As a youth, his interests tended toward the arts, painting, and history. This led to conflict with his obstinate father, who envisioned a safe, comfortable bureaucratic career for his son. But his father’s death on 3 January 1903, when Adolf was 13, allowed the young man to determine his own future. Two years later he moved to Vienna, scraping by with menial jobs to survive. In late 1907, his mother died. At the age of 18, he then applied to enter the Viennese Arts Academy in painting, but was diverted to architecture. He worked and studied for two more years, eventually becoming skilled enough to work full-time as a draftsman and painter of watercolors.

All the while, he studied the mass of humanity around him. He read the various writings and publications of the political parties. He observed the workings of the press. He watched how unions functioned. He sat in on Parliament. He followed events in neighboring Germany. And he became intrigued by the comings and goings of one particular minority in Vienna: the Jews.

Gradually he became convinced that the two dominant threats to German well-being were Marxism—a Jewish form of communism—and the international-capitalist Jews. The problems were compounded by the fundamentally inept workings of a representative democracy that tried to serve diverse ethnicities. In the end, the fine and noble concept of democracy became nothing other than a “Jewish democracy,” working for the best interests of Jews instead of Austrians or Germans.
Upon turning 23 in 1912, Hitler went to Munich. It was his first extended contact with German culture, and he found it invigorating. He lived there for two years, until the outbreak of World War I in July 1914. Thrilled at the opportunity to defend the German homeland, he enlisted, serving on the Western front in Belgium. After more than 2 years of service, he was slightly wounded in October 1916 and sent back to Germany, spending some time in a reserve battalion in Munich. Appalled at both the role of Jews there and the negative public attitude, he returned to the front in March 1917.

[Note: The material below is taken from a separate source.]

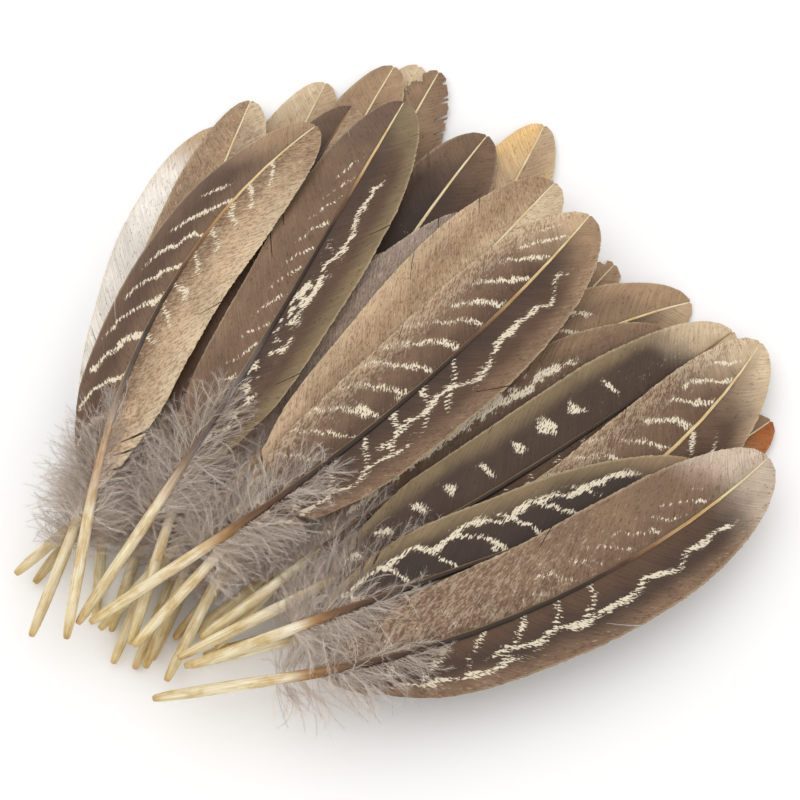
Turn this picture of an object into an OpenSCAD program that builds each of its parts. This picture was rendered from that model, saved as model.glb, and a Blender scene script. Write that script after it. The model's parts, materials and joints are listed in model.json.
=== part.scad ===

By this time, the war had been dragging on for some two and a half years. It had effectively become a stalemate. Even the looming entrance of the Americans into the war—President Wilson would call for war the next month, and US troops would soon follow—would have little near-term effect. As Hitler explains, however, the Germans actually had reasons for optimism by late 1917. The Central Powers (primarily Germany and Austria-Hungary) had inflicted a decisive defeat on Italy in the Battle of Caporetto, and the Russians had pulled out of the war after the Bolshevik Revolution, thus freeing up German troops for the Western front. Hitler recalls that his compatriots “looked forward with confidence” to the spring of 1918, when they anticipated final victory.